While the employer gets an assured supply of labour, the worker gets regular employment. The employer, in such cases, not only provides work and wages to the worker but also takes care of him/her during emergencies.

Such a view, according to Brass, is widely prevalent, particularly among the students of agrarian change in India. This list includes not only scholars such as Wiser, Eipstein and Bardhan, who are known to have used "functionalist" or "neo-classical" theoretical perspectives, but also those who have been using categories of Marxist political economy in their works, such as Rudra, Harriss and Breman. According to Brass, they all "theorise" unfreedom benignly: as a form of "patronage’" to the advantage of what others term bonded labour, and thus freely entered into or actively sought out by its subject. He not only questions their theoretical formulations but attributes political motives to their positions and goes to the extent of labeling them as "apologists of slavery and serfdom" and proponents of "employer/landlord ideology".

It is rather interesting that though he is essentially making an empirical claim, his criticisms of the above mentioned scholars are primarily political.

The manner in which he frames his argument leaves no space for anyone to have a respectable disagreement with him. He structures his argument purely in oppositional terms.

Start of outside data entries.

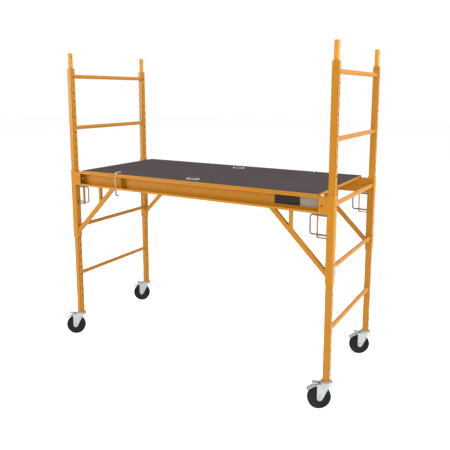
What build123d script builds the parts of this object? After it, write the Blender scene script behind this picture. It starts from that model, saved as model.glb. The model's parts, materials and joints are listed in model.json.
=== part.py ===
from build123d import *
from math import atan2, cos, degrees, radians, sin, tan
import os

# Mobile frame scaffold section: two ladder end frames on brake casters, joined by two side brackets that
# slide on the posts and carry a plywood platform. Millimetres, +Z up. While it is laid out, X = Y = 0 is
# the centre of the four posts and Z = 0 is the floor; +X runs from the left frame to the right one and -Y
# is the front. On export everything is moved so that the origin is under the middle of the whole.

# ---- Overall layout ----
frame_spacing = 1778.0       # between the post centres of the two end frames, along X
post_spacing = 711.2         # between the two post centres of one end frame, along Y
post_length = 1649.0

# ---- Posts ----
pin_diameter = 9.5           # of the locking pins and of the U-lock rods
post_size = 35.0
post_wall = 2.0
post_corner = 4.0
pin_clearance = 0.5          # round a 9.5 mm pin or lock rod, in every hole of the posts and sleeves
hole_pitch = 50.8
top_hole_drop = 55.0         # from the top of a post to its first hole
end_margin = 20.0            # least metal kept between the last hole and the foot of a post

# ---- Rungs ----
rung_diameter = 25.4
rung_wall = 1.8
rung_pitch = 330.2
top_rung_drop = 50.0         # from the top of a post to the highest rung's centre
low_rung_margin = 100.0      # least height of a rung above the foot of a post

# ---- Stacking spigots ----
spigot_clearance = 1.2       # each side, inside a post stacked on it
spigot_wall = 2.5
spigot_height = 97.0
spigot_end_gap = 10.0        # from the post's first hole up to the spigot's lower end
spigot_hole_drop = 24.0
spigot_relief_height = 3.0   # groove round the spigot's foot, so that a stacked post sits down flat
spigot_relief_depth = 0.4
collar_thickness = 6.0

# ---- Side brackets ----
sleeve_wall = 2.5
sleeve_clearance = 0.65      # each side, round the post
sleeve_corner = 4.5
sleeve_length = 457.2
sleeve_slot_clearance = 1.5  # each side of a rung, in the slot that lets the sleeve slide past the rungs
upper_lock_hole = 14         # holes are counted from the top one, which is 0
lower_lock_hole = 16
spare_sleeve_hole = 13
sleeve_pin_hole = 19
rail_height = 88.0
rail_wall = 3.0
rail_bend_radius = 2.5       # inside the bends of the rail
top_lip = 8.0
bottom_lip = 14.0
end_plate_width = 44.0
end_plate_hole_diameter = 10.0
end_plate_hole_inset = 26.0  # from the sleeve to the plate's hole
rib_thickness = 4.0
rib_to_lock = 44.0           # from the platform lock to the rib, towards the middle of the rail
rib_clearance = 4.0
brace_size = 25.0
brace_wall = 2.0
brace_corner = 3.0
brace_reach = 308.0          # from the sleeve to the brace's centre under the rail
brace_foot_height = 48.0     # from the sleeve's lower end to the brace's centre
strut_size = 19.0
strut_wall = 1.6
strut_corner = 2.5
strut_reach = 200.0          # from the sleeve to the strut's centre

# ---- U-locks and their guards ----
lock_bend_radius = 12.0
loop_reach = 41.0            # from the guard's near face to the centre of the loop
lock_tip_proud = 0.5
lock_release_gap = 0.35      # between the post and the tips of a lock that is pulled back
stop_rim = 4.25              # how far the stop washers stand out round the rod
stop_thickness = 2.0
packed_spring_room = 13.0    # left for the springs and washers when the lock is pulled back
guard_thickness = 3.0
guard_width = 18.0
guard_bend_radius = 2.0      # inside the bend of the guard
guard_drop = 17.0            # from the lower lock rod's centre to the guard's lower leg
lock_spring_wire = 1.5
lock_spring_gap = 1.1        # between the rod and the spring round it
lock_spring_turns = 5

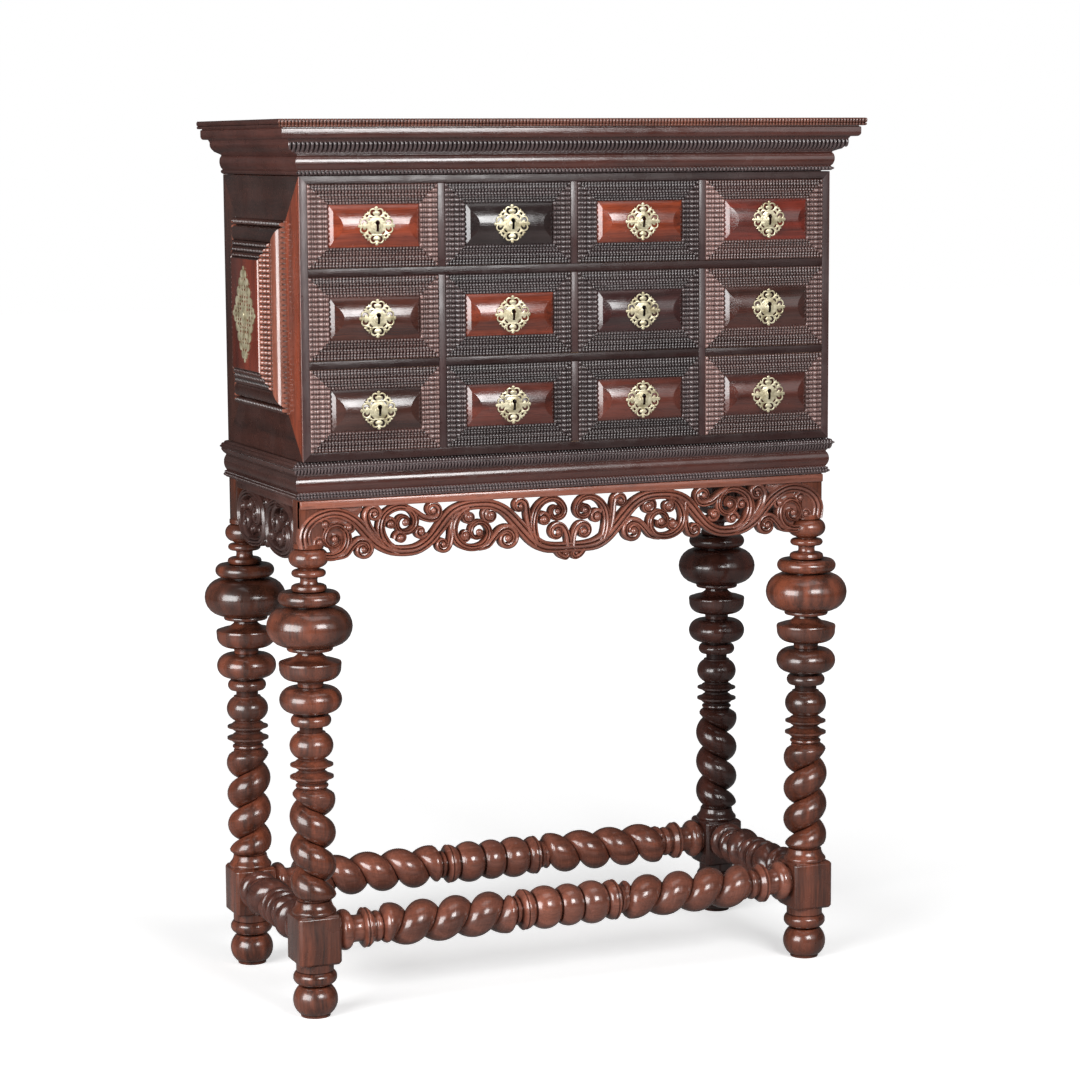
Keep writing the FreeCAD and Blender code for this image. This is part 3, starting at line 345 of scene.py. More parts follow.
def wood(name, light, dark, grain, coat, contrast=0.6, clouds=0.4, bloom=0.03, polish=0.22,
         shine=0.5, shift=(0, 0, 0)):
    """Polished hardwood with its grain along one axis, and grime with painted shade in its hollows.
    """
    made = bpy.data.materials.new(name)
    made.use_nodes = True
    tree = made.node_tree
    shader = tree.nodes["Principled BSDF"]
    coordinates = node(tree, "TexCoord").outputs["Object"]
    lay = {"X": (0, 0, 0), "Y": (0, 0, math.pi / 2), "Z": (0, math.pi / 2, 0)}[grain]
    placed = node(tree, "Mapping", Vector=coordinates, Rotation=lay, Location=shift).outputs[0]
    figure = use(tree, FIGURE, Vector=placed, Light=light, Dark=dark, Contrast=contrast,
                 Clouds=clouds)
    age = use(tree, AGE, Vector=placed, Color=figure.outputs["Color"], Bloom=bloom, Polish=polish)
    # Hollows are mixed to near black, with less coat and specular: grime, and painted shade.
    hollow = node(tree, "Attribute", attribute_name="grime_and_shade").outputs["Fac"]
    out_of_hollow = node(tree, "MapRange", Value=hollow, To_Min=1.0, To_Max=0.0)
    tone = mixed(tree, hollow, age.outputs["Color"], GRIME_AND_SHADE)
    gloss = node(tree, "Math", operation="MULTIPLY", i0=out_of_hollow.outputs[0], i1=coat)
    glint = node(tree, "Math", operation="MULTIPLY", i0=out_of_hollow.outputs[0], i1=shine)
    tree.links.new(tone, shader.inputs["Base Color"])
    tree.links.new(age.outputs["Roughness"], shader.inputs["Roughness"])
    tree.links.new(gloss.outputs[0], shader.inputs["Coat Weight"])
    tree.links.new(glint.outputs[0], shader.inputs["Specular IOR Level"])
    first = node(tree, "Bump", Height=figure.outputs["Height"], Strength=0.12, Distance=0.0006)
    second = node(tree, "Bump", Height=age.outputs["Height"], Strength=0.18, Distance=0.0015,
                  Normal=first.outputs[0])
    tree.links.new(second.outputs[0], shader.inputs["Normal"])
    shader.inputs["Coat Roughness"].default_value = 0.14
    return made


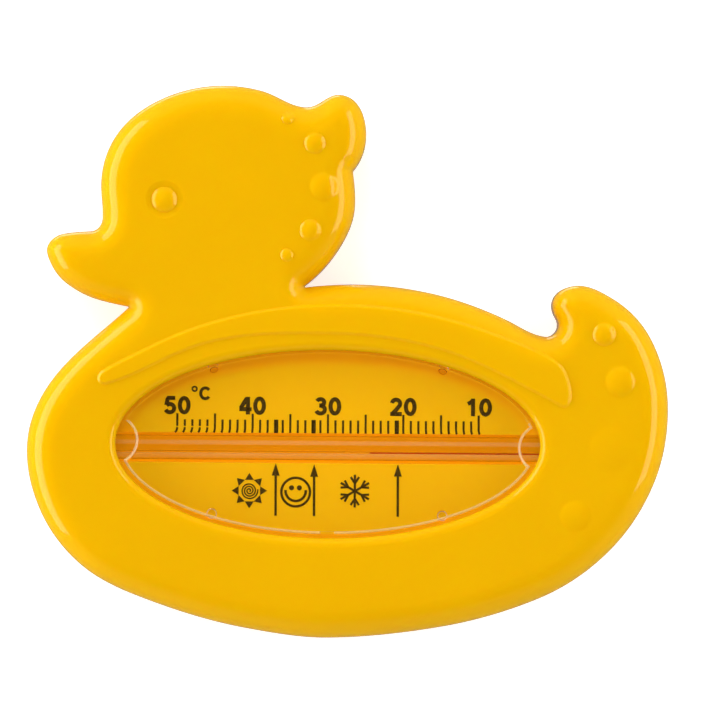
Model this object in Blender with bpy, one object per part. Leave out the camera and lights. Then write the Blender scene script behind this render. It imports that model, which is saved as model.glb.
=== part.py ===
"""Baby bath thermometer: a hollow floating duck of two moulded shells with a spirit thermometer
behind an oval window. It lies on its flat back: +X to the tail, +Y to the top of the head, +Z up
out of the window. All sizes are in metres."""

import math

import bmesh
import bpy
from mathutils import Vector

MM = 0.001

# Body of the duck
BODY_LENGTH = 105.0 * MM
FACE_HEIGHT = 19.1 * MM
SEAM_HEIGHT = 10.0 * MM
EDGE_ROUND = 5.0 * MM
WALL = 2.0 * MM

# Seam between the shells: the back shell's tongue stands in the front shell's rebate
SEAM_GAP = 0.3 * MM
SEAM_CHAMFER = 0.15 * MM
OUTER_LIP = 0.8 * MM
TONGUE_HEIGHT = 1.5 * MM

# Raised forms on the front face
WING_RAISE = 0.7 * MM
WING_EDGE_ROUND = 0.35 * MM
EYE_RADIUS = 2.1 * MM
EYE_RAISE = 0.6 * MM
EYE_DISH_RADIUS = 3.1 * MM
EYE_DISH_DEPTH = 0.45 * MM
FORM_ROOT = 1.2 * MM

# Window opening and the clear lens behind it
WINDOW_HALF_LENGTH = 34.7 * MM
WINDOW_HALF_HEIGHT = 15.35 * MM
WINDOW_LIP_ROUND = 1.7 * MM
LENS_FRAME_GAP = 0.9 * MM
LENS_SINK = 1.0 * MM
LENS_CHAMFER = 0.3 * MM
LENS_WALL = 1.4 * MM
FLANGE_REACH = 3.0 * MM
FLANGE_THICKNESS = 1.4 * MM
BITE_RADIUS = 3.64 * MM
PEG_RADIUS = 0.85 * MM
PEG_SPACING = 37.6 * MM
PEG_TOP_ROW = 12.4 * MM
PEG_BOTTOM_ROW = -11.5 * MM
GATE_WIDTH = 2.4 * MM
GATE_REACH = 0.45 * MM

# Collar inside the front shell that locates the lens flange
COLLAR_WALL = 1.2 * MM
COLLAR_DEPTH = 1.6 * MM

# Scale plate with a channel for the tube
PLATE_THICKNESS = 1.2 * MM
PLATE_MARGIN = 0.5 * MM
CHANNEL_WALL = 1.2 * MM
CHANNEL_END_MARGIN = 0.7 * MM
GROOVE_OFFSET = -0.7 * MM

# Glass tube and its spirit
TUBE_RADIUS = 2.0 * MM
TUBE_CLEARANCE = 0.45 * MM
TUBE_SINK = 0.1 * MM
TUBE_TIP = 37.5 * MM
BORE_RADIUS = 0.15 * MM
BULB_LENGTH = 10.0 * MM
BULB_ROOM = 4.2 * MM
BULB_RADIUS = 2.3 * MM
BULB_WALL = 0.7 * MM
SPIRIT_RADIUS = 0.09 * MM
SPIRIT_GAP = 0.1 * MM

# Scale printed on the plate: 50 degrees at the left end, 10 at the right
SCALE_LENGTH = 49.3 * MM
SCALE_HOTTEST = 50.0
SCALE_COLDEST = 10.0
READING = 24.4

# Clearance that touching pieces keep
GAP = 0.3 * MM

# How finely curves are cut into straight edges
OUTLINE_TURN = math.radians(15.0)
OUTLINE_STEP = 5.0 * MM
OUTER_FILLET_STEPS = 4
LIP_FILLET_STEPS = 5
INNER_FILLET_STEPS = 2
WING_FILLET_STEPS = 2
OVAL_SIDES = 60
BITE_STEPS = 8
ARC_STEPS = OVAL_SIDES // 2 - BITE_STEPS
CHANNEL_STEPS = 10
PEG_SIDES = 16
STEM_SIDES = 20
BORE_SIDES = 10
BULB_STEPS = 4
DOME_SIDES = 14
DOME_STEPS = 3
DISH_SIDES = 20

# The edge's rounding ball takes at most this share of the room it has, and its radius grows
# no faster than this along the edge
BALL_SHARE = 0.92
ROUND_GROWTH = 0.6

# Thickest wall as a share of the edge round, where the duck is narrow
WALL_SHARE = 0.75

# Radius of the small flat at a pole as a share of its ball
POLE_SHARE = 0.08

# Side view of the duck, drawn about 105 units long and anticlockwise from the top of the head.
# Each knot is x, y and the heading of the edge there in degrees.
DUCK_OUTLINE = (
    (-21.9, 45.1, 183),
    (-32.7, 41.9, 210),
    (-39.0, 35.6, 242),
    (-40.7, 28.9, 269),
    (-40.4, 23.3, 268),
    (-42.3, 21.1, 183),
    (-46.6, 20.7, 190),
    (-48.75, 19.6, 226),
    (-49.5, 17.9, 271),
    (-48.8, 15.7, 295),
    (-46.2, 12.5, 323),
    (-41.1, 9.9, 344),
    (-36.2, 8.8, 350),
    (-36.13, 8.56, 223),
    (-49.3, -4.5, 237),
    (-52.5, -13.8, 267),
    (-50.3, -24.6, 294),
    (-43.2, -33.8, 321),
    (-32.0, -39.4, 340),
    (-16.5, -43.7, 350),
    (-2.9, -45.2, 1),
    (15.4, -43.3, 10),
    (31.6, -38.5, 23),
    (43.3, -30.4, 46),
    (50.3, -19.5, 68),
    (52.5, -7.5, 90),
    (49.6, 4.2, 118),
    (43.0, 10.9, 150),
    (37.3, 12.8, 184),
    (33.4, 9.7, 265),
    (33.8, 7.9, 297),
    (34.4, 6.2, 264),
    (32.3, 4.4, 174),
    (25.9, 7.1, 155),
    (13.3, 11.4, 168),
    (0.2, 12.7, 181),
    (-7.0, 12.2, 187),
    (-7.11, 12.47, 38),
    (-2.9, 16.7, 53),
    (0.5, 23.0, 73),
    (0.58, 31.2, 97),
    (0.65, 31.44, 50),
    (2.7, 37.2, 90),
    (-1.7, 43.8, 176),
    (-7.0, 41.7, 181),
    (-14.4, 44.3, 165),
)

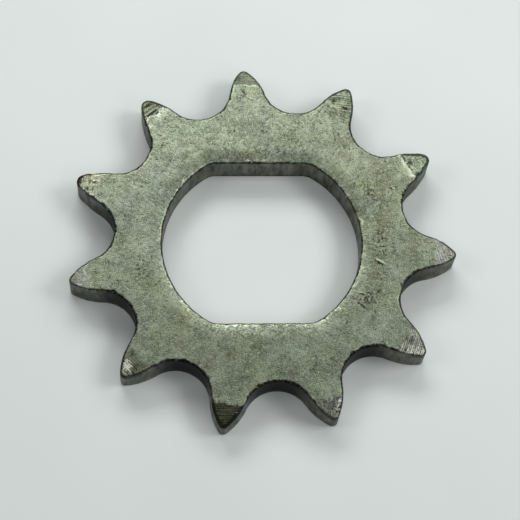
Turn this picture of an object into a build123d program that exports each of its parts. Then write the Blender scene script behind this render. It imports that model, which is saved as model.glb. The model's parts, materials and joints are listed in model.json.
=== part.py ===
# Plate sprocket for half-inch roller chain: eleven teeth and a double-D bore, punched from
# 4 mm steel plate in one piece. Millimetres, +Z up. The origin is on the bore axis in the face
# that the sprocket lies on, the bore flats run along X, and the rolled edges are uppermost.
import os
from math import acos, atan2, degrees, pi, sin

from build123d import *

# Teeth
chain_pitch = 12.7
tooth_count = 11
seat_radius = 4.2  # hollow between two teeth that holds a chain roller
flank_radius = 7.9  # bulging side of a tooth
tip_radius = 0.65
tip_height = 1.71  # from the pitch circle to the tip
first_tooth_angle = 94.1  # from +X, anticlockwise, to the tooth nearest +Y

# Plate
plate_thickness = 4.0
outline_roll = 0.5  # edge drawn down round the teeth where the punch came through

# Bore
bore_diameter = 24.7
across_flats = 21.4
bore_corner_radius = 2.5
bore_sink_width = 1.3  # shallow slope where the punch drew the face down round the bore
bore_sink_depth = 0.15
bore_roll = 0.5  # rounding between that slope and the wall

# Bevels ground by hand on the upper side of the tips, clockwise from the first tooth:
# length in from the tip, depth at the tip, and turn of the inner edge in degrees
tip_bevels = [
    (2.4, 0.75, -6),
    (3.2, 0.45, 3),
    (3.0, 0.45, -6),
    (2.6, 0.50, 4),
    (2.8, 0.60, 0),
    (2.5, 1.00, -6),
    (2.8, 1.25, 3),
    (2.9, 0.90, 0),
    (2.2, 0.35, 12),
    (2.2, 0.40, 8),
    (2.3, 0.50, -2),
]
bevel_half_width = 3.0  # a grinding cut is wider than the tooth
bevel_clearance = 2.0  # and runs out past the tip and above the face

pitch_angle = 360 / tooth_count
pitch_radius = chain_pitch / (2 * sin(pi / tooth_count))
tip_reach = pitch_radius + tip_height


def heading(start, end):
    """Angle from +X, 0 to 360 degrees, of the way from one point to another."""
    way = end - start
    return degrees(atan2(way.Y, way.X)) % 360


# One tooth pointing along +Y, and the roller seat to its right. The seat is centred on the
# pitch circle, and each flank arc touches the tip arc inside and the seat arc outside.
axis_point = Vector(0, 0)
tip_centre = Vector(0, tip_reach - tip_radius)
seat_centre = Vector(0, pitch_radius).rotate(Axis.Z, -pitch_angle / 2)
seat_way = seat_centre - tip_centre
flank_to_tip = flank_radius - tip_radius
flank_to_seat = flank_radius + seat_radius
flank_turn = degrees(
    acos(
        (flank_to_tip**2 + seat_way.length**2 - flank_to_seat**2)
        / (2 * flank_to_tip * seat_way.length)
    )
)
flank_centre = tip_centre + seat_way.normalized().rotate(Axis.Z, -flank_turn) * flank_to_tip
flank_foot = heading(flank_centre, seat_centre)
flank_top = heading(flank_centre, tip_centre)
seat_start = heading(seat_centre, flank_centre)
seat_middle = heading(seat_centre, axis_point)

with BuildLine() as tooth:
    CenterArc(tip_centre, tip_radius, flank_top, 180 - 2 * flank_top)
    flank = CenterArc(flank_centre, flank_radius, flank_foot, flank_top - flank_foot)
    mirror(flank, about=Plane.YZ)
    CenterArc(seat_centre, seat_radius, seat_start, 2 * (seat_middle - seat_start))

with BuildSketch() as toothed_outline:
    with BuildLine():
        with PolarLocations(0, tooth_count, start_angle=first_tooth_angle - 90):
            add(tooth.line)
    make_face()

with BuildSketch() as bore_outline:
    Circle(bore_diameter / 2)
    Rectangle(bore_diameter, across_flats, mode=Mode.INTERSECT)
    fillet(bore_outline.vertices(), bore_corner_radius)

with BuildPart() as sprocket:
    add(toothed_outline.sketch)
    extrude(amount=plate_thickness)
    fillet(sprocket.faces().sort_by(Axis.Z)[-1].outer_wire().edges(), outline_roll)

    # Bore, with its upper edge sunk and then rounded into the wall
    add(bore_outline.sketch)
    extrude(amount=plate_thickness, mode=Mode.SUBTRACT)
    upper_face = sprocket.faces().sort_by(Axis.Z)[-1]
    bore_rim = upper_face.inner_wires()[0].edges()
    chamfer(bore_rim, bore_sink_width, bore_sink_depth, reference=upper_face)
    sunk_level = plate_thickness - bore_sink_depth
    sunk_rim = sprocket.edges().filter_by_position(Axis.Z, sunk_level, sunk_level)
    fillet(sunk_rim, bore_roll)

    # Bevels on the tips
    for number in range(tooth_count):
        length, depth, turn = tip_bevels[number % len(tip_bevels)]
        tooth_angle = first_tooth_angle - number * pitch_angle
        start = Vector(tip_reach - length, 0).rotate(Axis.Z, tooth_angle)
        outward = Vector(1, 0).rotate(Axis.Z, tooth_angle + turn)
        run = length + bevel_clearance
        bevel_plane = Plane(
            origin=start + Vector(0, 0, plate_thickness),
            x_dir=outward,
            z_dir=outward.cross(Vector(0, 0, 1)),
        )
        with BuildSketch(bevel_plane):
            with BuildLine():
                Polyline(
                    (0, 0),
                    (run, -depth * run / length),
                    (run, bevel_clearance),
                    (0, bevel_clearance),
                    close=True,
                )
            make_face()
        extrude(amount=bevel_half_width, both=True, mode=Mode.SUBTRACT)

sprocket.part.label = "sprocket"
os.makedirs("parts", exist_ok=True)
export_step(sprocket.part, "parts/sprocket.step")
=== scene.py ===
# Chain sprocket punched from steel plate in one stroke, zinc plated and aged, its tooth tips ground
# by hand. Sizes are millimetres in the part's own frame, and the mesh is made metres at the end.
import json
from math import acos, atan2, cos, degrees, pi, radians, sin, sqrt

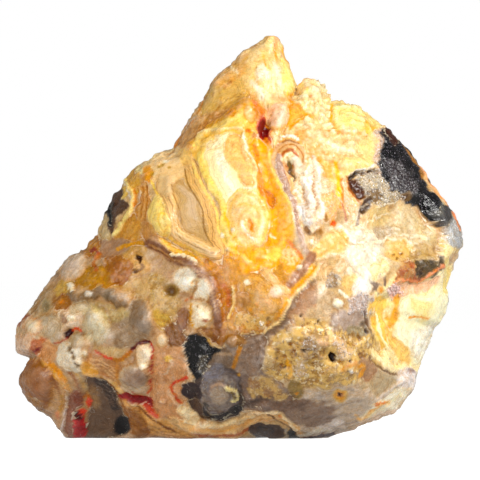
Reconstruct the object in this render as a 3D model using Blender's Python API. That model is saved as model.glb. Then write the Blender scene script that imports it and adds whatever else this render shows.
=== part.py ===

There is no possibility of a third position. Anyone disagreeing with his position is essentially an apologist of the landlord! Even when, for example, some scholars talk about the growing assertiveness among workers and as a consequence of which employers’inability to enforce their writ as they could do earlier (a purely empirical claim), Brass would see conspiracies in such claims. What if agricultural labourers are indeed not bonded or that they say that their dependencies on their employers have considerably come down!

There seems no way that one could observe and report such processes if one is working within the framework suggested by him. Brass is a master polemicist and provocative writer. His book is certainly worth reading.